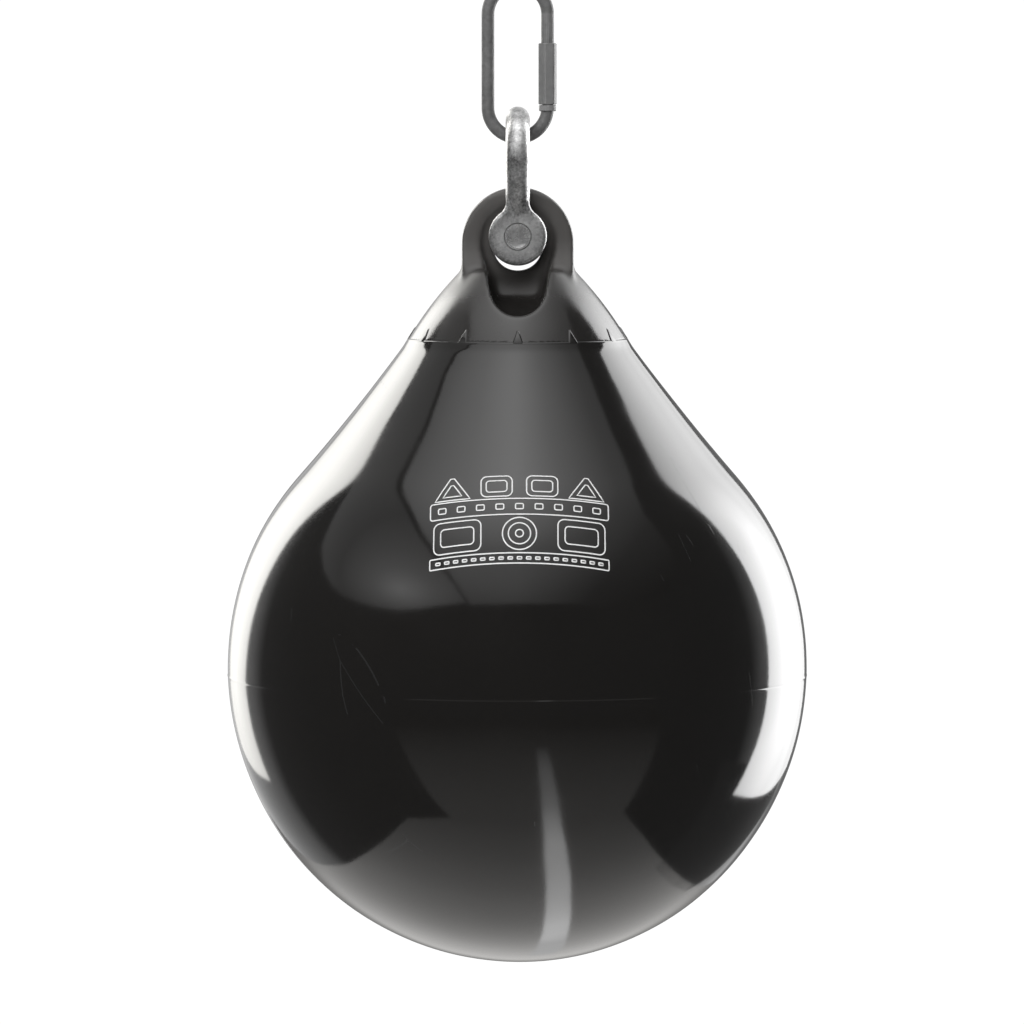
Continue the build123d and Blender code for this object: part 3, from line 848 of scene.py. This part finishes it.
def make_mark():
    shape = bmesh.new()
    for path in drawing:
        pairs = line_pairs(path)
        outer = [shape.verts.new(onto_the_bag(*p)) for p, _ in pairs]
        inner = [shape.verts.new(onto_the_bag(*p)) for _, p in pairs]
        for i in range(len(pairs)):
            j = (i + 1) % len(pairs)
            shape.faces.new((outer[i], outer[j], inner[j], inner[i]))
    mesh = bpy.data.meshes.new("front_mark")
    shape.to_mesh(mesh)
    shape.free()
    mark = link_object("front_mark", mesh)
    add_waves(mark)
    film = mark.modifiers.new("film", "SOLIDIFY")
    film.thickness = INK_THICK
    film.offset = 1.0
    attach(mark, "bag")
    return mark


# %% [markdown]
# Screen ink is an opaque white film, a little less glossy than the vinyl below it. On a bag that is hit it
# wears through in pinholes first, so a fine noise lets some grey show.


# %% Ink
def make_ink_material():
    """White screen ink, a little worn, so that a few pinholes of black show through."""
    material, tree, shader, where = new_material("white_ink", IOR=1.45)
    grain = use_group(tree, grain_group, {"Vector": where, "Grain Scale": 1500.0, "Blotch Scale": 60.0})
    worn = ramp(tree, grain["Value"], [(0.3, 0.0), (0.42, 1.0)])
    tree.links.new(blend_colour(tree, worn, grey(150), grey(240)), shader.inputs["Base Color"])
    tree.links.new(ramp(tree, grain["Blotch"], [(0.3, 0.35), (0.7, 0.5)]), shader.inputs["Roughness"])
    return material


mark = make_mark()
mark.data.materials.append(make_ink_material())
print("mark faces", len(mark.data.polygons))

# %% [markdown]
# ## The eye cap
# The cap is one solid casting: a shoulder, a round-topped lug with a dished face for the shackle's ear, and
# the eye. A mould maker rounds every corner of such a thing, more than a plain solid has. So its mesh is
# copied from the frame, its twelve key pockets are plugged, and it is remeshed into even small squares that
# can be relaxed.

# %% Cap mesh
CAP_VOXEL = 1.4 * MM
WELD = 0.01 * MM
PLUG_BASE, PLUG_HEIGHT = 13.0 * MM, 15.0 * MM
PLUG_DEEP, PLUG_SHY = 3.5 * MM, 0.02 * MM  # how far a block reaches in, and how far it stays below flush


def even_mesh(shape, voxel):
    """Remeshes a closed shape into squares of one size and returns the mesh."""
    mesh = bpy.data.meshes.new("helper")
    shape.to_mesh(mesh)
    helper = bpy.data.objects.new("helper", mesh)
    bpy.context.collection.objects.link(helper)
    remesh = helper.modifiers.new("remesh", "REMESH")
    remesh.mode = "VOXEL"
    remesh.voxel_size = voxel
    depsgraph = bpy.context.evaluated_depsgraph_get()
    even = bpy.data.meshes.new_from_object(helper.evaluated_get(depsgraph))
    bpy.data.objects.remove(helper)
    even.materials.clear()
    return even


def plugged_cap():
    """A copy of the frame's cap with a block in each key pocket, flush with the shoulder."""
    shape = bmesh.new()
    shape.from_mesh(nodes["eye_cap"].data)
    bmesh.ops.remove_doubles(shape, verts=shape.verts[:], dist=WELD)
    for index in range(KEY_COUNT):
        plug = bmesh.new()
        add_wedge(plug, index, PLUG_BASE, PLUG_HEIGHT, PLUG_DEEP, -PLUG_SHY, 0.0)
        bmesh.ops.recalc_face_normals(plug, faces=plug.faces[:])
        part = bpy.data.meshes.new("plug")
        plug.to_mesh(part)
        plug.free()
        shape.from_mesh(part)
        bpy.data.meshes.remove(part)
    return shape


cap_shape = plugged_cap()
cap = link_object("eye_cap_cast", even_mesh(cap_shape, CAP_VOXEL))
cap_shape.free()
print("cap squares", len(cap.data.polygons))

# %% [markdown]
# Two Smooth modifiers relax the cap. The first acts in the inside corners, which gives them the wide fillets
# of a casting. The second acts gently all over. Neither moves the lower edge, where the cap meets the skin.

# %% Where the cap is relaxed
SMOOTH_FROM, SMOOTH_FULL = LAP_Z + 3 * MM, LAP_Z + 12 * MM
DIP_FULL = 0.06  # how hollow a point is, as a share of a square, when it counts in full
SPREAD_GAIN = 1.02  # keeps the corners' mask from fading as it spreads
FILLET_TIMES, SOFT_TIMES, HALF_WAY = 70, 16, 0.5


def hollowness(mesh, spread=6):
    """For each point, 0 on flats and ridges and up to 1 in inside corners, spread to near points."""
    count = len(mesh.vertices)
    place = np.empty(count * 3)
    mesh.vertices.foreach_get("co", place)
    place = place.reshape(count, 3)
    out = np.empty(count * 3)
    mesh.vertex_normals.foreach_get("vector", out)
    out = out.reshape(count, 3)
    edges = np.empty(len(mesh.edges) * 2, dtype=np.int64)
    mesh.edges.foreach_get("vertices", edges)
    one, two = edges.reshape(-1, 2).T
    near = np.zeros(count)
    np.add.at(near, one, 1)
    np.add.at(near, two, 1)

    def average(values):
        total = np.zeros_like(values)
        np.add.at(total, one, values[two])
        np.add.at(total, two, values[one])
        return (total.T / near).T

    dip = ((average(place) - place) * out).sum(axis=1) / CAP_VOXEL
    level = np.clip(dip / DIP_FULL, 0, 1)
    for _ in range(spread):
        level = np.maximum(level, SPREAD_GAIN * average(level)).clip(0, 1)
    return level


all_over = cap.vertex_groups.new(name="all_over")
corners = cap.vertex_groups.new(name="inside_corners")
for vertex, level in zip(cap.data.vertices, hollowness(cap.data)):
    weight = max(0.0, min(1.0, (vertex.co.z - SMOOTH_FROM) / (SMOOTH_FULL - SMOOTH_FROM)))
    all_over.add([vertex.index], weight, "REPLACE")
    corners.add([vertex.index], weight * float(level), "REPLACE")


def relax(thing, name, group, times):
    """A Smooth modifier that acts where a vertex group says."""
    step = thing.modifiers.new(name, "SMOOTH")
    step.factor, step.iterations, step.vertex_group = HALF_WAY, times, group


relax(cap, "fillets", "inside_corners", FILLET_TIMES)
relax(cap, "soft", "all_over", SOFT_TIMES)
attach(cap, "bag")
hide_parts("eye_cap")
print("the cap has", [modifier.name for modifier in cap.modifiers])

# %% [markdown]
# The cap is the same vinyl as the skin, but only its shoulder was cast against a polished mould. Towards the
# lug it turns dull, rubbed by the shackle, and the lug is painted a lighter grey: a painted sheen for the
# light that its rounded faces catch from above.

# %% Cap material
DULL_FROM, DULL_FULL = -0.252, -0.222  # heights in metres between which the gloss goes
SHEEN_FROM, SHEEN_FULL = -0.226, -0.204  # and between which a painted sheen turns the tone grey
BLOTCH_REACH = 0.006  # how far the noise shifts both borders


def between(tree, value, low, high):
    """A mask that rises softly from 0 at low to 1 at high."""
    rise = {"Value": value, "From Min": low, "From Max": high}
    return put(tree, "ShaderNodeMapRange", rise, interpolation_type="SMOOTHSTEP").outputs["Result"]


def make_cap_material():
    """The cap's vinyl: glossy like the skin on the shoulder, rubbed dull on the lug, and painted greyer there
    as a painted sheen.
    """
    material, tree, shader, where = new_material("cap_vinyl", IOR=1.5)
    grain = use_group(tree, grain_group, {"Vector": where, "Grain Scale": 700.0, "Blotch Scale": 22.0})
    worn = use_group(tree, edge_group, {"Vector": where, "Low": 0.53, "High": 0.62})["Mask"]
    height = put(tree, "ShaderNodeSeparateXYZ", {"Vector": where}).outputs["Z"]
    uneven = math_node(tree, "MULTIPLY_ADD", grain["Blotch"], BLOTCH_REACH)
    tree.links.new(height, uneven.node.inputs[2])
    # By height, the lug is painted a lighter grey: a painted sheen.
    lug = between(tree, uneven, SHEEN_FROM, SHEEN_FULL)
    no_gloss = between(tree, uneven, DULL_FROM, DULL_FULL)
    gloss = blend_colour(tree, grain["Blotch"], grey(34, (1.08, 1.0, 0.95)), grey(42, (1.08, 1.0, 0.94)))
    # The lighter grey given to the lug is painted sheen, not the vinyl's own colour.
    dull = blend_colour(tree, grain["Blotch"], grey(66, (1.05, 1.0, 0.97)), grey(78, (1.05, 1.0, 0.96)))
    body = blend_colour(tree, lug, gloss, dull)
    tree.links.new(blend_colour(tree, worn, body, grey(92)), shader.inputs["Base Color"])
    smooth = ramp(tree, grain["Blotch"], [(0.3, 0.1), (0.7, 0.17)])
    rubbed = ramp(tree, grain["Blotch"], [(0.3, 0.34), (0.7, 0.42)])
    rough = put(tree, "ShaderNodeMix", {0: no_gloss, 2: smooth, 3: rubbed}, data_type="FLOAT").outputs[0]
    tree.links.new(rough, shader.inputs["Roughness"])
    bump(tree, shader, grain["Value"], 0.1, 0.0005)
    return material


cap.data.materials.append(make_cap_material())
print("the cap gets", cap.data.materials[0].name)

# %% [markdown]
# ## Forged and plated steel
# The shackle and its pin are forged and hot galvanised: a grainy, mottled light grey, duller in the hollows
# and bright where it has rubbed. The pin's zinc is painted lighter than the bow's, a painted highlight for
# the light on its end. The link is drawn bar with a dull zinc plate, darker and smoother. These nodes have
# the right shape already, so they keep their meshes, and one function makes each finish.


# %% Steel
def steel_material(name, dark, light, worn_light, rough, grain_scale, depth, metal=0.88, edge=255):
    """Metal with a mottled tone, a grain and brighter edges. A dull coat lowers metal and edge."""
    material, tree, shader, where = new_material(
        name, Metallic=metal, Specular_Tint=grey(edge), Specular_IOR_Level=0.5 * edge / 255
    )
    grain = use_group(
        tree,
        grain_group,
        {"Vector": where, "Grain Scale": grain_scale, "Blotch Scale": grain_scale / 9, "Blotch Share": 0.5},
    )
    worn = use_group(tree, edge_group, {"Vector": where, "Low": 0.5, "High": 0.6})["Mask"]
    mottle = ramp(tree, grain["Value"], [(0.35, 0.0), (0.65, 1.0)])
    mottled = blend_colour(tree, mottle, grey(dark), grey(light))
    tree.links.new(blend_colour(tree, worn, mottled, grey(worn_light)), shader.inputs["Base Color"])
    tone = ramp(tree, grain["Blotch"], [(0.3, rough - 0.1), (0.7, rough + 0.1)])
    tree.links.new(tone, shader.inputs["Roughness"])
    bump(tree, shader, grain["Value"], 0.5, depth)
    return material


def finish_node(name, material):
    """Gives a node of the frame its finish."""
    slots = nodes[name].material_slots
    for entry in slots:
        entry.material = material
    print(name, "gets", material.name, "in", len(slots), "slot")


bow = steel_material("forged_zinc", 70, 225, 245, rough=0.38, grain_scale=520.0, depth=0.0009)
# The pin's zinc is lighter and less metallic than the bow's, so that the front light brightens it: a painted
# highlight.
pin = steel_material("pin_zinc_painted_highlight", 140, 205, 235, rough=0.24, grain_scale=430.0, depth=0.0002, metal=0.75)
PLATE_GRAIN = 260.0
bar = steel_material("plated_bar", 96, 128, 165, 0.46, PLATE_GRAIN, depth=0.00012, metal=0.45, edge=90)
nut = steel_material("plated_nut", 82, 104, 185, 0.4, PLATE_GRAIN, depth=0.0001, metal=0.5, edge=60)
for name, material in (("shackle_bow", bow), ("shackle_pin", pin), ("link_bar", bar), ("link_nut", nut)):
    finish_node(name, material)

# %% [markdown]
# ## The valve and the water
# The fill valve on the back is hard plastic, and its seal is rubber. The water is sealed in, so it never
# shows, but it has its own clear material in case a later scene opens the bag.


# %% Plastics and water
def plastic_material(name, dark, light, rough, grain_scale):
    """Hard moulded plastic or rubber with a fine texture."""
    material, tree, shader, where = new_material(name, IOR=1.46)
    grain = use_group(tree, grain_group, {"Vector": where, "Grain Scale": grain_scale, "Blotch Scale": 60.0})
    worn = use_group(tree, edge_group, {"Vector": where})["Mask"]
    body = blend_colour(tree, grain["Blotch"], grey(dark), grey(light))
    tree.links.new(blend_colour(tree, worn, body, grey(min(255, light + 25))), shader.inputs["Base Color"])
    tone = ramp(tree, grain["Value"], [(0.3, rough), (0.7, rough + 0.12)])
    tree.links.new(tone, shader.inputs["Roughness"])
    bump(tree, shader, grain["Value"], 0.25, 0.0003)
    return material


def make_water_material():
    """Clear water with a faint drift of cloudiness."""
    material, tree, shader, where = new_material(
        "still_water", IOR=1.333, Transmission_Weight=0.9, Roughness=0.02
    )
    grain = use_group(tree, grain_group, {"Vector": where, "Grain Scale": 12.0, "Blotch Scale": 5.0})
    drift = grain["Blotch"]
    colour = blend_colour(tree, drift, (0.75, 0.87, 0.9, 1.0), (0.85, 0.93, 0.95, 1.0))
    tree.links.new(colour, shader.inputs["Base Color"])
    return material


finish_node("valve_seat", plastic_material("seat_plastic", 34, 44, 0.35, 900.0))
finish_node("valve_plug", plastic_material("plug_plastic", 150, 175, 0.4, 900.0))
finish_node("valve_seal", plastic_material("seal_rubber", 26, 32, 0.6, 1300.0))
finish_node("water_fill", make_water_material())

**Objective**. Return a copy of every line that includes the word "scene".

**Response to the task**.
Continue the build123d and Blender code for this object: part 3, from line 848 of scene.py. This part finishes it.
# shows, but it has its own clear material in case a later scene opens the bag.